As the majority acknowledges, “[t]he record demonstrates that Hoskins’s actions in furtherance of securing consultants for the Tarahan Project were all subject to the decision-making of Pierucci and other executives of API.” Yet the majority insists that there was insufficient “evidence to allow the jury to find an agency relationship” because “Hoskins and API’s relationship lack[ed] key elements of agency, such as any indication that Hoskins had any authority to act on API’s behalf, and whether API could revoke any authority it purportedly gave to Hoskins, or even do anything to control Hoskins’s actions.”

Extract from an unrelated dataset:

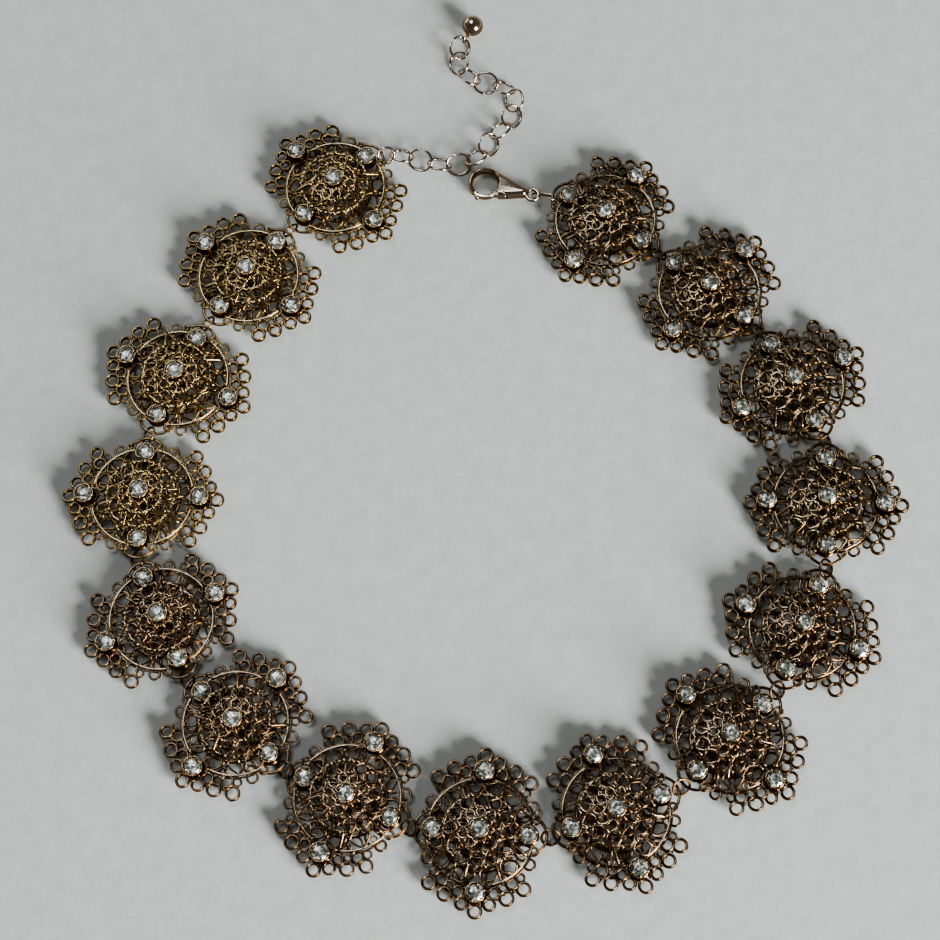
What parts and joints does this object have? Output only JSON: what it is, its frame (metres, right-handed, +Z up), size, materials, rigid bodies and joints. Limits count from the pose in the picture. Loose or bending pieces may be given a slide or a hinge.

I respectfully disagree. To prove the existence of an agency relationship under the circumstances of this case, the Government was not required to show that API could cut Hoskins out of the scheme entirely. It had to prove only that API could terminate his involvement — and thus revoke his authority — at least in part. In my view, the Government made that more limited showing.

[…]

To be sure, the evidence of API’s authority to cut ties with Hoskins — the central evidence of the agency relationship that the majority finds lacking — was slim. But slim is not the same thing as insufficient. There was sufficient evidence to reject Hoskins’s motion to vacate under Rule 29 and let the jury’s verdict stand under Rule 33. Where, as here, a properly instructed jury has found that API controlled Hoskins at least in part — and therefore that an agency relationship existed — the Government must be given every benefit of the doubt as to the accuracy of the jury’s answer. See Eppolito, 543 F.3d at 45 (in reviewing a Rule 29 judgment of acquittal, we must “credit[] every inference that the jury might have drawn in favor of the government” (quotation marks omitted)). There is no “manifest injustice” in that answer.”